Não sei se será assim tão simples.
Outros autores (van der Kamp & Scheeren, 1997, p.151 referidos em *1)
sugerem que o envolvimento, por exemplo nas actividades de educação formal para
adultos entre as classes etárias mais avançadas está ligado ao nível de
escolaridade anterior e à situação laboral. Ou seja se estes idosos a que me
refiro foram uma das gerações que teve menos acesso a níveis de escolaridade
elevados e se já se encontram reformados a sua participação em iniciativas de
educação formal para adultos será eventualmente muito baixa.
Há ainda a colaborar com esta
abstinência a suposta e popular ideia de que “burro velho não aprende línguas”,
e a vergonha de “não saber”, que poderá estar a inibir muitos de participar.
A cultura da vergonha e do medo do
erro é difícil de combater especialmente quando está aliada
ao estereótipo “reforma=inutilidade” que ajuda a nem contemplar a
ideia de continuar a crescer por dentro e a aprender.
O autor *1 deixa sugestões a quem
trabalha com esta população: “ a qualidade do ambiente é determinante para o
desenvolvimento intelectual dos idosos [como acontece nas restantes faixas
etárias] – há necessidade que se mantenham cognitivamente activos, que sejam
responsabilizados por tarefas, que constituam desafios às suas capacidades
intelectuais, que se lhes deixe oportunidade de resolver os próprios problemas
sem a eles se substituir, desnecessariamente.”. Moody (1990) (cit in *1),
refere ainda que “não devemos preocupar-nos tanto em transmitir novos
conhecimentos ou informações, mas sobretudo, com desencadear uma nova
compreensão do que já está presente nos educandos”.
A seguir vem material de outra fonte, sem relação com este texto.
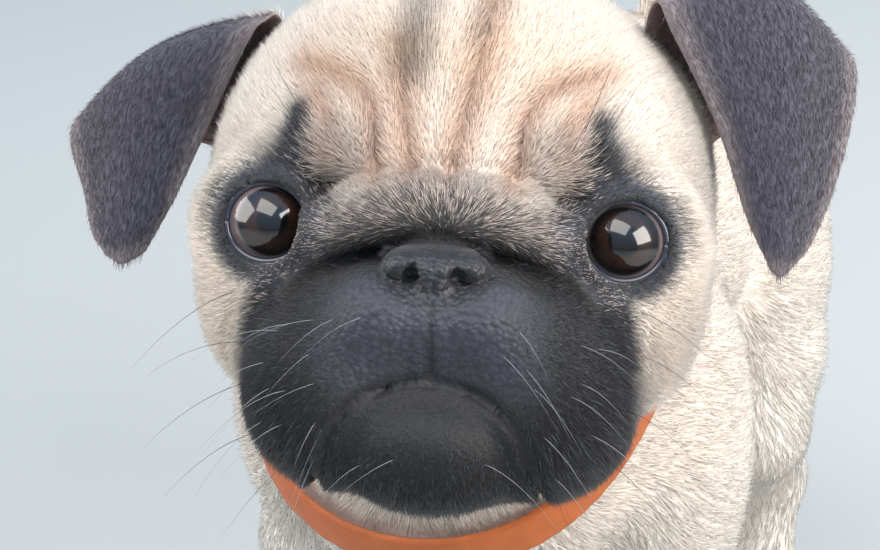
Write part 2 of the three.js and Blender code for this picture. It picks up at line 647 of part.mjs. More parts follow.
// Tail: a tapering curl over the rump
const TAIL_ROOT = [0, 103, 172];
const TAIL_CENTRE = [9, 99, 201];
const TAIL_RADIUS = [10, 6];
const CURL_RADIUS = [21, 12];
const CURL_TURNS = 1.1;
const CURL_DRIFT = 22;
const tailPoints = [new THREE.Vector3(...TAIL_ROOT)];
for (let i = 0; i <= 16; i++) {
  const share = i / 16;
  const turn = -Math.PI / 2 + 0.9 + 2 * Math.PI * CURL_TURNS * share;
  const reach = CURL_RADIUS[0] + (CURL_RADIUS[1] - CURL_RADIUS[0]) * share;
  tailPoints.push(
    new THREE.Vector3(
      TAIL_CENTRE[0] - 8 + CURL_DRIFT * share,
      TAIL_CENTRE[1] + reach * Math.cos(turn),
      TAIL_CENTRE[2] + reach * Math.sin(turn),
    ),
  );
}
const tailCurve = new THREE.CatmullRomCurve3(tailPoints);
const tailRadius = (share) => TAIL_RADIUS[0] + (TAIL_RADIUS[1] - TAIL_RADIUS[0]) * share;
const TAIL_STEPS = 30;
const TAIL_SIDES = 8;
const TAIL_SPLIT = 9;
const tailBase = sweep(tailCurve, tailRadius, TAIL_STEPS, 0, TAIL_SPLIT, TAIL_SIDES).subtract(bodySwollen);
const tailCurlRod = sweep(tailCurve, tailRadius, TAIL_STEPS, TAIL_SPLIT, TAIL_STEPS, TAIL_SIDES);
const tailCurl = tailCurlRod.subtract(bodySwollen);

// Legs: blocks of [x, z] outline part them from the chest and the rump
const FRONT_LINE = [[4, -20], [4, 66], [26, 88], [72, 132], [100, 132], [100, -20]];
const HIND_LINE = [[4, -20], [4, 72], [15, 88], [70, 178], [100, 178], [100, -20]];
const FRONT_REACH = [-130, 6];
const HIND_REACH = [36, 140];
function legBlock(line, reach, sign, grow) {
  const outline = line.map(([x, z]) => [sign * (x - (x < 90 ? grow : 0)), z + (z > 0 ? grow : 0)]);
  return block(sign > 0 ? outline : outline.reverse(), reach[0] - grow, reach[1] + grow);
}
const torso = beyond(bodySolid, NECK_BASE.at, NECK_BASE.normal, BIG, BIG);
const neck = without(
  beyond(bodySolid, NAPE.at, NAPE.normal, BIG, BIG),
  NECK_BASE.at,
  NECK_BASE.normal,
  BIG,
  BIG,
);
let trunk = torso;
const legs = {};
const mirror = new THREE.Matrix4().makeScale(-1, 1, 1);
const floor = slab([0, 0, 0], [0, 0, -1], BIG, BIG, BIG, BIG / 2);
const DOWN = [0, 0, -1];
const ELBOW = { at: [LEG_SPREAD, -42, 80], normal: DOWN };
const STIFLE = { at: [LEG_SPREAD, 60, 78], normal: [0, 0.5, -0.87] };

function withClaws(mesh, paw, top, sign) {
  let solid = solidOfMesh(mesh).subtract(floor);
  solid = without(solid, [0, 0, top], [0, 0, 1], BIG, BIG);
  for (const [side, forward] of TOES) {
    const claw = new THREE.ConeGeometry(CLAW_RADIUS, CLAW_LENGTH, 6);
    const matrix = new THREE.Matrix4()
      .makeTranslation(paw.at[0] + side, paw.at[1] + forward - 9, TOE_HEIGHT - 1.3)
      .multiply(new THREE.Matrix4().makeRotationX(degrees(200)));
    solid = solid.add(solidOf(claw, matrix));
  }
  solid = largest(solid);
  return sign > 0 ? solid : solid.mirror([1, 0, 0]);
}

for (const [name, sign] of [["left", 1], ["right", -1]]) {
  const front = torso.intersect(legBlock(FRONT_LINE, FRONT_REACH, sign, 0));
  const hind = torso.intersect(legBlock(HIND_LINE, HIND_REACH, sign, 0));
  trunk = trunk.subtract(legBlock(FRONT_LINE, FRONT_REACH, sign, GAP));
  trunk = trunk.subtract(legBlock(HIND_LINE, HIND_REACH, sign, GAP));
  const cut = (solid, plane) => [
    without(solid, plane.at, plane.normal, BIG, BIG),
    beyond(solid, plane.at, plane.normal, BIG, BIG),
  ];
  const [upperArm, lower] = cut(front, ELBOW);
  const [thigh, shank] = cut(hind, STIFLE);
  legs[`front_${name}_upper`] = upperArm;
  legs[`front_${name}_forearm`] = without(lower, [0, 0, FRONT_PAW_TOP], DOWN, BIG, BIG);
  legs[`front_${name}_paw`] = withClaws(frontPawMesh, FRONT_PAW, FRONT_PAW_TOP, sign);
  legs[`hind_${name}_thigh`] = thigh;
  legs[`hind_${name}_shank`] = without(shank, [0, 0, HIND_PAW_TOP], DOWN, BIG, BIG);
  legs[`hind_${name}_paw`] = withClaws(hindPawMesh, HIND_PAW, HIND_PAW_TOP, sign);
}

// Collar: a flat band of even width laid round the base of the neck, low in front and high behind
const COLLAR = { at: [5, -76, 160.5], normal: new THREE.Vector3(-0.08, -0.78, 0.62).normalize() };
const COLLAR_WIDTH = 8;
const COLLAR_THICKNESS = 2;
const COLLAR_STEPS = 40;
function collarBand() {
  const up = COLLAR.normal;
  const forward = new THREE.Vector3(0, -1, 0).addScaledVector(up, up.y).normalize();
  const across = new THREE.Vector3().crossVectors(forward, up);
  const centre = new THREE.Vector3(...COLLAR.at);
  const rows = [];
  for (let s = 0; s < COLLAR_STEPS; s++) {
    const turn = (2 * Math.PI * s) / COLLAR_STEPS;
    const out = forward.clone().multiplyScalar(Math.cos(turn)).addScaledVector(across, Math.sin(turn));
    const [top, bottom] = [1, -1].map((end) => {
      const start = centre.clone().addScaledVector(up, (end * COLLAR_WIDTH) / 2);
      let reach = 20;
      while (skinDistance(start.clone().addScaledVector(out, reach).toArray()) < GAP + 0.3) reach += 0.25;
      return { start, reach };
    });
    const point = ({ start, reach }, extra) => start.clone().addScaledVector(out, reach + extra).toArray();
    rows.push([
      point(bottom, 0),
      point(bottom, COLLAR_THICKNESS),
      point(top, COLLAR_THICKNESS),
      point(top, 0),
    ]);
  }
  const n = 4;
  const faces = [];
  rows.forEach((_, s) => {
    const next = ((s + 1) % COLLAR_STEPS) * n;
    for (let i = 0; i < n; i++) {
      const j = (i + 1) % n;
      faces.push([s * n + i, next + i, next + j], [s * n + i, next + j, s * n + j]);
    }
  });
  const mesh = { points: rows.flat(), faces };
  return largest(outward(solidOfMesh(mesh), mesh).subtract(bodySwollen).subtract(headSwollen));
}

// Colours as they show in soft light
const CREAM = { color: 0xdccbb4, roughness: 0.85, metalness: 0 };
const MASK = { color: 0x2c2c31, roughness: 0.75, metalness: 0 };
const LEATHER_BLACK = { color: 0x1c1c20, roughness: 0.45, metalness: 0 };
const EYE_DARK = { color: 0x120c0a, roughness: 0.05, metalness: 0 };
const ORANGE = { color: 0xd8662a, roughness: 0.6, metalness: 0 };

const group = new THREE.Group();
const place = new THREE.Matrix4().makeTranslation(...PLACE);

function addNode(name, solid, look) {
  const { vertProperties, triVerts } = solid.getMesh();
  const geometry = new THREE.BufferGeometry();
  geometry.setAttribute("position", new THREE.BufferAttribute(vertProperties, 3));
  geometry.setIndex(new THREE.BufferAttribute(triVerts, 1));
  geometry.applyMatrix4(place);
  const node = new THREE.Mesh(geometry, new THREE.MeshStandardMaterial(look));
  node.name = name;
  group.add(node);
}

addNode("head", largest(head), MASK);
addNode("nose", largest(nose), LEATHER_BLACK);
addNode("lower_jaw", largest(lowerJaw), MASK);
addNode("ear_left", ear(LEFT_EAR, 1), MASK);
addNode("ear_right", ear(RIGHT_EAR, -1), MASK);
addNode("eye_left", eyeball(1, EYE_RADIUS, 3), EYE_DARK);
addNode("eye_right", eyeball(-1, EYE_RADIUS, 3), EYE_DARK);
addNode("neck", largest(neck), CREAM);
const trunkParts = [
  ["chest", without(trunk, WAIST.at, WAIST.normal, BIG, BIG)],
  ["loins", beyond(trunk, WAIST.at, WAIST.normal, BIG, BIG)],
];
for (const [name, solid] of trunkParts) addNode(name, largest(solid), CREAM);
for (const [name, solid] of Object.entries(legs)) addNode(name, largest(solid), CREAM);
addNode("tail_base", largest(tailBase), CREAM);
addNode("tail_curl", largest(tailCurl), CREAM);
addNode("collar", collarBand(), ORANGE);

export default group;
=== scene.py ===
# A live pug puppy, life-size: one skin over the whole body, a short coat of solid tufts on it, glossy eyes,
# claws, whiskers and a collar. Lengths are millimetres while shapes are made, and metres in the scene.
import math

import bpy
import numpy as np
from mathutils import Matrix, Vector


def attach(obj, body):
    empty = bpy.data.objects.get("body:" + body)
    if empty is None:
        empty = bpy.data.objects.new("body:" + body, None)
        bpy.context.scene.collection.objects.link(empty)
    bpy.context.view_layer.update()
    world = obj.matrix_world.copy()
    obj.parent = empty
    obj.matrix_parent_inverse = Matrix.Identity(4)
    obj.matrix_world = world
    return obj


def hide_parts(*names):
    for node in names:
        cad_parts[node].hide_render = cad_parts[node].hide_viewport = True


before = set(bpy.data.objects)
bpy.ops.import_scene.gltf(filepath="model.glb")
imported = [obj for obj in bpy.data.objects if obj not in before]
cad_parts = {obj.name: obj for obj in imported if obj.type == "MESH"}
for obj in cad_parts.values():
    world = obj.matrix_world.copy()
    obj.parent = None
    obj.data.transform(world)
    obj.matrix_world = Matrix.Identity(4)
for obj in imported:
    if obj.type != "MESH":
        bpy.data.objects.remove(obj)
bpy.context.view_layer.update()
rng = np.random.default_rng(7)

# Places shared with the solids, in millimetres
PLACE = np.array([-8.1, 25.4, 0])
HEAD_AT = np.array([23, -142.4, 223])
HEAD_YAW, HEAD_PITCH, HEAD_ROLL = 15, 22, 1.1
EYE_HALF_SPACING = 34.7
EYE_RADIUS = 9.8
HEAD_HALF_WIDTH = 53
CHEST_HALF_WIDTH = 57
LEG_SPREAD = 45
GAP = 0.3


def size(v):
    """The length of each row of v."""
    return np.sqrt((v * v).sum(-1))


def turn(axis, angle):
    c, s = math.cos(math.radians(angle)), math.sin(math.radians(angle))
    matrix = np.eye(3)
    i, j = [k for k in range(3) if k != axis]
    matrix[i, i], matrix[j, j] = c, c
    matrix[i, j], matrix[j, i] = (-s, s) if axis != 1 else (s, -s)
    return matrix


HEAD_TURN = turn(2, HEAD_YAW) @ turn(0, -HEAD_PITCH) @ turn(1, HEAD_ROLL)


def head_local(p):
    return (p - HEAD_AT) @ HEAD_TURN


def from_head(q):
    return np.asarray(q, float) @ HEAD_TURN.T + HEAD_AT


def mirrored(p):
    """The points with those of the right side moved to the left side."""
    m = p.copy()
    m[:, 0] = np.abs(m[:, 0])
    return m


# Distance functions, each for many points at once
def ellipsoid(p, at, radii):
    q = (p - at) / radii
    reach = size(q)
    return reach * (reach - 1) / np.maximum(size(q / radii), 1e-9)


def rod(p, a, b):
    a, b = np.asarray(a, float), np.asarray(b, float)
    way = b[:3] - a[:3]
    t = np.clip((p - a[:3]) @ way / (way @ way), 0, 1)
    return size(p - a[:3] - t[:, None] * way) - (a[3] + (b[3] - a[3]) * t)


def blend(a, b, k):
    h = np.maximum(k - np.abs(a - b), 0) / k
    return np.minimum(a, b) - h * h * k / 4


def carve(a, b, k):
    return -blend(-a, b, k)


def chain(p, points, k):
    d = rod(p, points[0], points[1])
    for a, b in zip(points[1:], points[2:]):
        d = blend(d, rod(p, a, b), k)
    return d


def stretches(q, path):
    """For each stretch of a path on the front view: its ends, and every point's share along and distance."""
    flat = q[:, [0, 2]]
    path = np.asarray(path, float)
    for a, b in zip(path, path[1:]):
        way = b[:2] - a[:2]
        t = np.clip((flat - a[:2]) @ way / (way @ way), 0, 1)
        yield a, b, t, size(flat - a[:2] - t[:, None] * way)


def crease(q, path):
    """How far a crease along a path of (x, z, depth, half width) points pushes the surface in."""
    push = np.zeros(len(q))
    for a, b, t, off in stretches(q, path):
        away = off / (a[3] + (b[3] - a[3]) * t)
        push = np.maximum(push, (a[2] + (b[2] - a[2]) * t) * np.maximum(1 - away, 0) ** 2)
    return push * np.clip((24 - q[:, 1]) / 12, 0, 1)


def smooth_line(points, count):
    """Rows of numbers along a smooth curve through the given ones."""
    c = np.asarray(points, float)
    ends = np.vstack([2 * c[0] - c[1], c, 2 * c[-1] - c[-2]])
    t = np.linspace(0, len(c) - 1, count)
    i = np.minimum(t.astype(int), len(c) - 2)
    f = (t - i)[:, None]
    p0, p1, p2, p3 = ends[i], ends[i + 1], ends[i + 2], ends[i + 3]
    a, b = 2 * p1, p2 - p0
    c2, c3 = 2 * p0 - 5 * p1 + 4 * p2 - p3, 3 * (p1 - p2) + p3 - p0
    return (a + b * f + c2 * f**2 + c3 * f**3) / 2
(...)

Ora a mim estas ideias sugerem-me
que a maior dificuldade em conseguir a adesão dos idosos às actividades e
programas (e à psicoterapia?) para eles criados é criada por quem os planeia,
supondo que são essencialmente diferentes, dos que seriam propostos aos
restantes adultos. Um processamento aprofundado das “lições” (de vida) já
aprendidas, e não apenas num regresso às colagens com massas poderia ser um
caminho para “…que assumam melhor o próprio envelhecimento…” (UNESCO, 1985
referida em *1).
Não será isso que
precisamos/desejamos todos?
Ana
Carla Nunes
Referências:
*1 - Simões, A. (1999). A Educação
dos Idosos: uma Tarefa Prioritária, Revista Portuguesa de Educação, 12
(2), pp.07-27.
*2- Simões, A., Lima,M., Vieira, C.,
Ferreira, J. Oliveira, a., Alcoforado, L., Neto, F. , Ruiz, F., Cardoso, A.,
Felizardo, S. & Sousa, L. (2006). Promover o bem estar dos idosos: um
estudo experimental, Psychologica, 42, 115-131.